EXERCISE DESCRIPTION → The listing below contains a span that opens with the line containing "for name, make" and closes with the line containing "# and the pieces". Return that span exactly.

TASK INPUT →
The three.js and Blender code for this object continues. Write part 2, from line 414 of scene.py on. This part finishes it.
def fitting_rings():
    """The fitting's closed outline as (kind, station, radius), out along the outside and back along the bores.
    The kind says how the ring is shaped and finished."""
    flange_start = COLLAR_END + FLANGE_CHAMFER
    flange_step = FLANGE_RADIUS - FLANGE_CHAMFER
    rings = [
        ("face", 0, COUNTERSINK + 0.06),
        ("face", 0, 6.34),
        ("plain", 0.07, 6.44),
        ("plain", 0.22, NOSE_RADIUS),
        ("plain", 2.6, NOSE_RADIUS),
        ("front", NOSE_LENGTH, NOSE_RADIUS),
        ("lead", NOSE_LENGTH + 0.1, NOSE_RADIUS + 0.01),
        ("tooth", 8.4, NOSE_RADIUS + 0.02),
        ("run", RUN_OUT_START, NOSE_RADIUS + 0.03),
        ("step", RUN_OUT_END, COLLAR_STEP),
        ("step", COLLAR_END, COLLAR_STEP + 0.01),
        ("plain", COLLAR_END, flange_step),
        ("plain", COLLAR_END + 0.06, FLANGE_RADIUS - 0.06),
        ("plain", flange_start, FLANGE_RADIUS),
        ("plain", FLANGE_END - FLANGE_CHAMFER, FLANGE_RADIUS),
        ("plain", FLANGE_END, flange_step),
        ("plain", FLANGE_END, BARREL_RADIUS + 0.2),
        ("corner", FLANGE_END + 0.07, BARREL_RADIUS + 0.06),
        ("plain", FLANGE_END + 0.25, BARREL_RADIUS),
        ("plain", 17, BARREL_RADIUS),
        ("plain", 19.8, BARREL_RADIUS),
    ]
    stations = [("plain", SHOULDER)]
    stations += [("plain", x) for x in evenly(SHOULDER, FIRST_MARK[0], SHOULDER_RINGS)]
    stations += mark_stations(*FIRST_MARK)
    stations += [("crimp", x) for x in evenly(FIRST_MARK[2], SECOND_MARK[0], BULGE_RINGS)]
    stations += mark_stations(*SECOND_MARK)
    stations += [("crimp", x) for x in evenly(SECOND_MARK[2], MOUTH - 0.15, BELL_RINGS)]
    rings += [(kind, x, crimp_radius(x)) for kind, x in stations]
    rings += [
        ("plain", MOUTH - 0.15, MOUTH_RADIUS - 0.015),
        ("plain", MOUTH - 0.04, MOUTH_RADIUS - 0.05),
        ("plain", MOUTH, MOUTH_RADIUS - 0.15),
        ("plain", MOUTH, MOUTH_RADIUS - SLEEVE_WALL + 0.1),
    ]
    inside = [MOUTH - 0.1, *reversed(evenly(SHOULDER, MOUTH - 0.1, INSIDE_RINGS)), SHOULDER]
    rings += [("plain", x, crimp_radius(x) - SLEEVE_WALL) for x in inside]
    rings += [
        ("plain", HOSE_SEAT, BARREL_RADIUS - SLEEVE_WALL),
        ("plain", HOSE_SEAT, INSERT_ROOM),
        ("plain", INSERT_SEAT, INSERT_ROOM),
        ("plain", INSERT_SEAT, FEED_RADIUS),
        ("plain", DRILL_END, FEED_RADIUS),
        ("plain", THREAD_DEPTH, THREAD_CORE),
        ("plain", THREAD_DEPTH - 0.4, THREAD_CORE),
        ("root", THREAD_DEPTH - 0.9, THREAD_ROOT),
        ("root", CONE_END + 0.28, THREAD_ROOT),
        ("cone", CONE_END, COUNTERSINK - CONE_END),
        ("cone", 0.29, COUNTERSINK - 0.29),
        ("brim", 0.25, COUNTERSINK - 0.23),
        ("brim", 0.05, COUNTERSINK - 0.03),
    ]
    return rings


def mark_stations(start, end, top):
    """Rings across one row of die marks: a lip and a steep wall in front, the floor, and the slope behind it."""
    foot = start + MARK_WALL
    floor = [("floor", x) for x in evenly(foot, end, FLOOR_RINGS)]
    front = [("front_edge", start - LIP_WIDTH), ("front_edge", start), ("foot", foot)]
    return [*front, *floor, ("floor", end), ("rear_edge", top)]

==

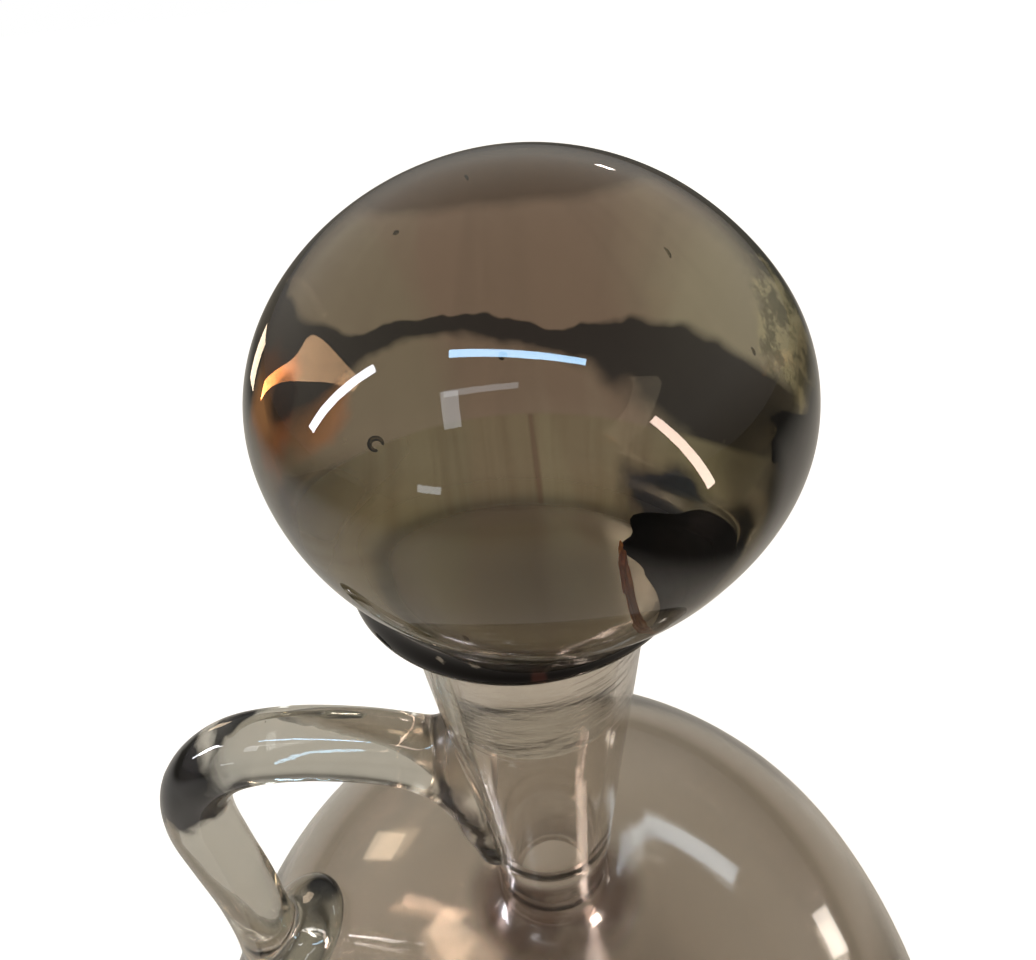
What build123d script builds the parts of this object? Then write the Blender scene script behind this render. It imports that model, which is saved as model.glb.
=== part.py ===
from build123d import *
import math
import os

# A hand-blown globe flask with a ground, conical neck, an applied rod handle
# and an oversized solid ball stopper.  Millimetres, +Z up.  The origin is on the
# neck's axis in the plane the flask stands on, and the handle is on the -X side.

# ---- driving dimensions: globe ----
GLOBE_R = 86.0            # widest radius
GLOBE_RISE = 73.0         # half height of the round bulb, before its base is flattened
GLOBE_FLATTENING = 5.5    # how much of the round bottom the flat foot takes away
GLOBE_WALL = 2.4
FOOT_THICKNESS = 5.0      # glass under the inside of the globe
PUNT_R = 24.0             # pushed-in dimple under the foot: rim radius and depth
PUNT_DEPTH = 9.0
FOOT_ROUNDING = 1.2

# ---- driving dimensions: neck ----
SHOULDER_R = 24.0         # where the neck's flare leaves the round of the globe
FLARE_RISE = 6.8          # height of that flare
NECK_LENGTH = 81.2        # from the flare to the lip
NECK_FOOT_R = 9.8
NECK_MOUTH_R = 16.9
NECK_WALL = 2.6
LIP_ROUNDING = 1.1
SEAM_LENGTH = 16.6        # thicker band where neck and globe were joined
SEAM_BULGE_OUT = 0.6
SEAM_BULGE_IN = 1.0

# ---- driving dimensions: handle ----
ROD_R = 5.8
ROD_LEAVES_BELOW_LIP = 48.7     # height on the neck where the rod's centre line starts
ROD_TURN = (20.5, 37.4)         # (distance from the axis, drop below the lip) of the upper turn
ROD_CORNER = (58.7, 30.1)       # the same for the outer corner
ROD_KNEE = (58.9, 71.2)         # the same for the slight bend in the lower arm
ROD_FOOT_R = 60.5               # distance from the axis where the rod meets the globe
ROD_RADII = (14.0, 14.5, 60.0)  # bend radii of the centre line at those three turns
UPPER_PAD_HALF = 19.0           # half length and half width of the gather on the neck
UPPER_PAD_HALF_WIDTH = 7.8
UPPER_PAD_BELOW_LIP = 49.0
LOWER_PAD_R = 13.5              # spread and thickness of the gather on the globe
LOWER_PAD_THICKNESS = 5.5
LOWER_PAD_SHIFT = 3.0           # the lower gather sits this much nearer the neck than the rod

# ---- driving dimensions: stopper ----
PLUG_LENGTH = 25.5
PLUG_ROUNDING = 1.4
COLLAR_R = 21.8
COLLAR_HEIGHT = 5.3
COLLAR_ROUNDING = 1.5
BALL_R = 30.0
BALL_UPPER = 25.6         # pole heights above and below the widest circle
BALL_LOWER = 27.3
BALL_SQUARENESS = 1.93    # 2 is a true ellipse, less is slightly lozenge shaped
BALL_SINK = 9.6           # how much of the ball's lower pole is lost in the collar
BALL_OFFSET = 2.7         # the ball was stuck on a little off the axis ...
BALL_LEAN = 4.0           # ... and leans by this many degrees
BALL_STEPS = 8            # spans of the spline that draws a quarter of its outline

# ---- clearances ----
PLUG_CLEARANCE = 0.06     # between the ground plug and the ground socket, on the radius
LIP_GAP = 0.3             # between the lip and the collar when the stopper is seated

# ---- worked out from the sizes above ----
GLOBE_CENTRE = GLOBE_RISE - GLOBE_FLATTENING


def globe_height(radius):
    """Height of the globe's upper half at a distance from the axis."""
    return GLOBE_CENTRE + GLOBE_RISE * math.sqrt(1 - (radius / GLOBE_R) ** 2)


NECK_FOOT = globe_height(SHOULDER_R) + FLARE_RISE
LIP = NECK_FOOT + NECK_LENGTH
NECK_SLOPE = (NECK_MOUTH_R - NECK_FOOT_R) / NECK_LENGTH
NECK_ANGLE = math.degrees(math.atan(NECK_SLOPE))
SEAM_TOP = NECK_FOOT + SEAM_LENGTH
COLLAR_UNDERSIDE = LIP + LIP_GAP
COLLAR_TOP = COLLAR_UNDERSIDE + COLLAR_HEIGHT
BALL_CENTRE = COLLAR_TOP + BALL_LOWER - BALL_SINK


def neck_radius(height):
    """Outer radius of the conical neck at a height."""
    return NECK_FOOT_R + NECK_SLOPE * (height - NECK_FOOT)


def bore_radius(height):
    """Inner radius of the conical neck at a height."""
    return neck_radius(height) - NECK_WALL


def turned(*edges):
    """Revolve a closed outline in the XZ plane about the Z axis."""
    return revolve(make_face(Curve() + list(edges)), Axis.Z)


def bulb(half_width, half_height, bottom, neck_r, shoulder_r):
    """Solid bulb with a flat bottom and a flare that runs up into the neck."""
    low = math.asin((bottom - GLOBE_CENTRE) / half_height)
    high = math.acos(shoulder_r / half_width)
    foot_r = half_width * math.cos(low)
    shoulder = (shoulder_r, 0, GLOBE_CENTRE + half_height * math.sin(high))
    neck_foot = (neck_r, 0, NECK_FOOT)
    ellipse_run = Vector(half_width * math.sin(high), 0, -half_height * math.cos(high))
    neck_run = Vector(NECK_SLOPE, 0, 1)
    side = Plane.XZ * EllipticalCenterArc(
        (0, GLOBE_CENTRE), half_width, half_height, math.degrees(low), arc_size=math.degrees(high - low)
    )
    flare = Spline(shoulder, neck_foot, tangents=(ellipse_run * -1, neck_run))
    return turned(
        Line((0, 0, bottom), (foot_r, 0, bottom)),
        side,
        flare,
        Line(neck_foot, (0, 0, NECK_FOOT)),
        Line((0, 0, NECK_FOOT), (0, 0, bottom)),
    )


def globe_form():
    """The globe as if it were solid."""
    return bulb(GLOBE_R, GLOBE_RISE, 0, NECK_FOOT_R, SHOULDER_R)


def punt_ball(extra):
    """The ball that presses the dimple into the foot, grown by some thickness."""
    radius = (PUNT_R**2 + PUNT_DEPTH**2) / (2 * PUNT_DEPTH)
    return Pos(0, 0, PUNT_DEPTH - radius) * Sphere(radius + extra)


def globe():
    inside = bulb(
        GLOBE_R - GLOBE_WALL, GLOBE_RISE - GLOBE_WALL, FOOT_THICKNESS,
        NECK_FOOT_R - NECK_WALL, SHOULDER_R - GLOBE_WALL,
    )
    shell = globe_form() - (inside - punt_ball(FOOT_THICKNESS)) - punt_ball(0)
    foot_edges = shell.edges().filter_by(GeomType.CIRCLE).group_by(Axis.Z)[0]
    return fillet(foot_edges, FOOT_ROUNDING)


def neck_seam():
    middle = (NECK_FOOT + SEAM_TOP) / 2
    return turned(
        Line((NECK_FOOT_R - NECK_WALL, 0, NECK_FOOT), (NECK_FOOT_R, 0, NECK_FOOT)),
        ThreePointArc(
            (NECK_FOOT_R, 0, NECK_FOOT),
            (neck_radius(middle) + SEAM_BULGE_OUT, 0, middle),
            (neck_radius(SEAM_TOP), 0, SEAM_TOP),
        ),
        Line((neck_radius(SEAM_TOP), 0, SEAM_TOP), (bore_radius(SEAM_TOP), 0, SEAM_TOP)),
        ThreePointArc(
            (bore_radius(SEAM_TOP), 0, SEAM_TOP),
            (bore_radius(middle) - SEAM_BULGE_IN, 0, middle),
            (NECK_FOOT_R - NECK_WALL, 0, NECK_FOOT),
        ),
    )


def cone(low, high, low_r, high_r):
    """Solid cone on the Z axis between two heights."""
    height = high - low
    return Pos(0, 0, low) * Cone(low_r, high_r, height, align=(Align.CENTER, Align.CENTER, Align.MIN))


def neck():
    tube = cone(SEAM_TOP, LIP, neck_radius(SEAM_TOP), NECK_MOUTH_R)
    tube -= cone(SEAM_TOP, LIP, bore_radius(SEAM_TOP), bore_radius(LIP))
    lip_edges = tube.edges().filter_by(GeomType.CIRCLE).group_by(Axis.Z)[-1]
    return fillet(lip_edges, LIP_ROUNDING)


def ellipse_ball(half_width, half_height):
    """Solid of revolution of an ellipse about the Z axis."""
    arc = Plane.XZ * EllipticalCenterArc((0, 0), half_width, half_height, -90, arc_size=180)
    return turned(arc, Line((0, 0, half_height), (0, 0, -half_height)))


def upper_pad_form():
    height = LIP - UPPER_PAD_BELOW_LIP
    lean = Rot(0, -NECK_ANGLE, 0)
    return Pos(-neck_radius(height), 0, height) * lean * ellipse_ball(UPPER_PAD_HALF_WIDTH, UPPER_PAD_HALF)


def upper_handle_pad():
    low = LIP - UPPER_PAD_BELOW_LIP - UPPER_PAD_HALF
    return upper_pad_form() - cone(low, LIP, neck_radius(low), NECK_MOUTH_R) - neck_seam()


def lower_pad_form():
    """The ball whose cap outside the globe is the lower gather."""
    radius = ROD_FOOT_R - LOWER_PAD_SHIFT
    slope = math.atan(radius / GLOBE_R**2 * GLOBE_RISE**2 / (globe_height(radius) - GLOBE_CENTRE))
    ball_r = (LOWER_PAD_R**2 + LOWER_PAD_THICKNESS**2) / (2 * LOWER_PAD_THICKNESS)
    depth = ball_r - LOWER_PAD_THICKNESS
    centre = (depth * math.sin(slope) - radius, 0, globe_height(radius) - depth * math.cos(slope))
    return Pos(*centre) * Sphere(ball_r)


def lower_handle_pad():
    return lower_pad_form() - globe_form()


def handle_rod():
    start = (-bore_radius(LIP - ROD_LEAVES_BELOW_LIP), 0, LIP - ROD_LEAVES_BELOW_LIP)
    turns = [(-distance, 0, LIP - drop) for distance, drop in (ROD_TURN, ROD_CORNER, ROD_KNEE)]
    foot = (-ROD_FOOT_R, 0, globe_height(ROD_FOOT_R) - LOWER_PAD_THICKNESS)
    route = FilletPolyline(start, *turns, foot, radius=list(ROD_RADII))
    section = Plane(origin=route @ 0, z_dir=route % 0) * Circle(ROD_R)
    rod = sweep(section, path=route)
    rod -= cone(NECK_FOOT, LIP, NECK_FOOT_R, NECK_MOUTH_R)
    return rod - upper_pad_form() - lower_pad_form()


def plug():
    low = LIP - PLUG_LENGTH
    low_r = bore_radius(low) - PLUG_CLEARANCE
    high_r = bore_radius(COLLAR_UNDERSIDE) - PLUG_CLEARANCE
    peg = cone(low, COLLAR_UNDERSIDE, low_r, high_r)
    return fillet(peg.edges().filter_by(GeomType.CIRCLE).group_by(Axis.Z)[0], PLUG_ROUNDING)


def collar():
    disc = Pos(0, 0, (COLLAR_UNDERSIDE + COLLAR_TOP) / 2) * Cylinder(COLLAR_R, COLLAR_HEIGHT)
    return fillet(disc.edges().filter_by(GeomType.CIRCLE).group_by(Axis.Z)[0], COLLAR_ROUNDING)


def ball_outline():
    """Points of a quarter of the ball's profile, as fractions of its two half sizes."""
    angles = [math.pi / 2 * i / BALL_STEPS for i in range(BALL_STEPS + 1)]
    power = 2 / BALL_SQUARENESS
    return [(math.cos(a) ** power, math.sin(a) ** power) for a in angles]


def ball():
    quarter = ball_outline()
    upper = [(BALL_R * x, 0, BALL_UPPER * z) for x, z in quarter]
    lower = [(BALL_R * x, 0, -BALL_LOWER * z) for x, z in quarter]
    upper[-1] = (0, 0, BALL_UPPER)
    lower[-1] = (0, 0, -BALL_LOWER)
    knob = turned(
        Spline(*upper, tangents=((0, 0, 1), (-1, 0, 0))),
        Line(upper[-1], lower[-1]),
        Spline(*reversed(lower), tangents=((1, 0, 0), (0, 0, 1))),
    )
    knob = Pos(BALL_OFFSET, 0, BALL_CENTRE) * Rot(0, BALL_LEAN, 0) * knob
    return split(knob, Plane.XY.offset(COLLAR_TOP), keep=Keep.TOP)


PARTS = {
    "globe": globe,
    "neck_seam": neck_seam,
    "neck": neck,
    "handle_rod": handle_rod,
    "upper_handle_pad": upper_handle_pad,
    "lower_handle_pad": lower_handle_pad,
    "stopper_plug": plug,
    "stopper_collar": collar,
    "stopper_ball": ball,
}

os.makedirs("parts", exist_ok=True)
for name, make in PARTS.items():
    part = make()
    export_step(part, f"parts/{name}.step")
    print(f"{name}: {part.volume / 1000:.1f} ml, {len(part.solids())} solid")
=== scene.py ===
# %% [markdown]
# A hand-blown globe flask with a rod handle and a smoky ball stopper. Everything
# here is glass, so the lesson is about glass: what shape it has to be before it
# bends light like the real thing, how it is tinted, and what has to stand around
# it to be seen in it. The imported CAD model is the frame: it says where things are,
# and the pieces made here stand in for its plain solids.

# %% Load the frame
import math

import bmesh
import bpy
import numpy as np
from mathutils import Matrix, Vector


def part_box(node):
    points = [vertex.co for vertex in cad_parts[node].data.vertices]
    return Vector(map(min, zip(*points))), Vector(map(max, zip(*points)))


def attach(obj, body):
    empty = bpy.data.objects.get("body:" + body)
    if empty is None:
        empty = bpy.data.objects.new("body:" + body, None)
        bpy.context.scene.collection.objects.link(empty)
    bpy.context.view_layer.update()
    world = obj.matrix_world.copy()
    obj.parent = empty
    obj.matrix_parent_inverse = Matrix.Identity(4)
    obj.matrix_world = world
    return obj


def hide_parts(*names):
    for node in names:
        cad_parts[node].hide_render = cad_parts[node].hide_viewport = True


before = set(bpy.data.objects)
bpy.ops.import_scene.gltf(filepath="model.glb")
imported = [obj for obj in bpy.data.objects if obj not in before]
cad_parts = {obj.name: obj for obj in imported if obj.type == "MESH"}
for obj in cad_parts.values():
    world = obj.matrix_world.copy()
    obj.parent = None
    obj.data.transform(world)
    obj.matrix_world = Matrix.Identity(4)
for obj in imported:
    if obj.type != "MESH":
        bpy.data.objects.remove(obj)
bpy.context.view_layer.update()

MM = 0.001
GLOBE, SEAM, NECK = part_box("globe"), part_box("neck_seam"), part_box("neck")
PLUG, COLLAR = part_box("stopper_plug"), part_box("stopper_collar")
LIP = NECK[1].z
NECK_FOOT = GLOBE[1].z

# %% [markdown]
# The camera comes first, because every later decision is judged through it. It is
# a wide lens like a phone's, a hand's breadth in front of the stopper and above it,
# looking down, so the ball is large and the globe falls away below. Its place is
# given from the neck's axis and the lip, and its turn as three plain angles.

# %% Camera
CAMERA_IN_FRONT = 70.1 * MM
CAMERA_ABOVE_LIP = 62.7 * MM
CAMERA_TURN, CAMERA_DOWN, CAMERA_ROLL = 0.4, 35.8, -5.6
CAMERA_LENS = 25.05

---

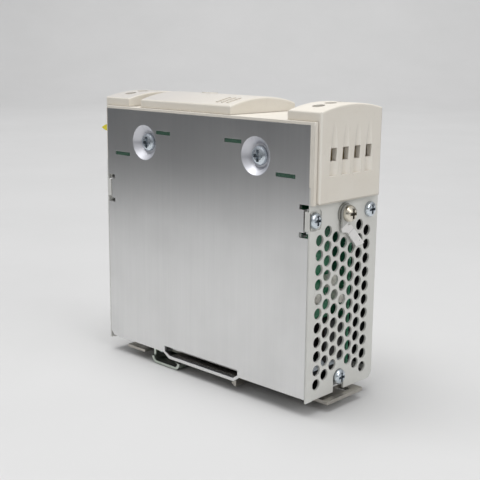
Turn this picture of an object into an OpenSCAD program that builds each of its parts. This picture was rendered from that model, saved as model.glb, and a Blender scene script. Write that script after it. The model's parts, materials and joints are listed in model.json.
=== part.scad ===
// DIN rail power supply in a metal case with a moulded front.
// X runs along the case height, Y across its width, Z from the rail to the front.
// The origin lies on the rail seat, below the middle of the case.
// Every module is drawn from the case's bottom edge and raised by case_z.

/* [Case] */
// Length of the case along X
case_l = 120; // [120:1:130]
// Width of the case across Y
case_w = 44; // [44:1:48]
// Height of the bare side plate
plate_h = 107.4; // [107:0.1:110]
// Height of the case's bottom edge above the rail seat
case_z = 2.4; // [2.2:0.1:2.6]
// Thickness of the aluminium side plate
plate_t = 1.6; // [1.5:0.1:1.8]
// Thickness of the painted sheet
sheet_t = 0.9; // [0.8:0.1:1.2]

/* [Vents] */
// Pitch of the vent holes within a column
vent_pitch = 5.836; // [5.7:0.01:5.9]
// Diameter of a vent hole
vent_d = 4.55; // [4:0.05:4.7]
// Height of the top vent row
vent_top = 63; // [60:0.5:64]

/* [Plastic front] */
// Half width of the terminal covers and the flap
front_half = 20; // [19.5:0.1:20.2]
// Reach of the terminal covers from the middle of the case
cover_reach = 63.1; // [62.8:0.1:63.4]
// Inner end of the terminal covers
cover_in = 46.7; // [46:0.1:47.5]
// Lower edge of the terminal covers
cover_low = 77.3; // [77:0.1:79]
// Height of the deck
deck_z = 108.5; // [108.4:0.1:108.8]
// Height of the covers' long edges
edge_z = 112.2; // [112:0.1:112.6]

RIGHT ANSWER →
for name, make in PARTS.items():
    part = make()
    export_step(part, f"parts/{name}.step")
    print(f"{name}: {part.volume / 1000:.1f} ml, {len(part.solids())} solid")
=== scene.py ===
# %% [markdown]
# A hand-blown globe flask with a rod handle and a smoky ball stopper. Everything
# here is glass, so the lesson is about glass: what shape it has to be before it
# bends light like the real thing, how it is tinted, and what has to stand around
# it to be seen in it. The imported CAD model is the frame: it says where things are,
# and the pieces made here stand in for its plain solids.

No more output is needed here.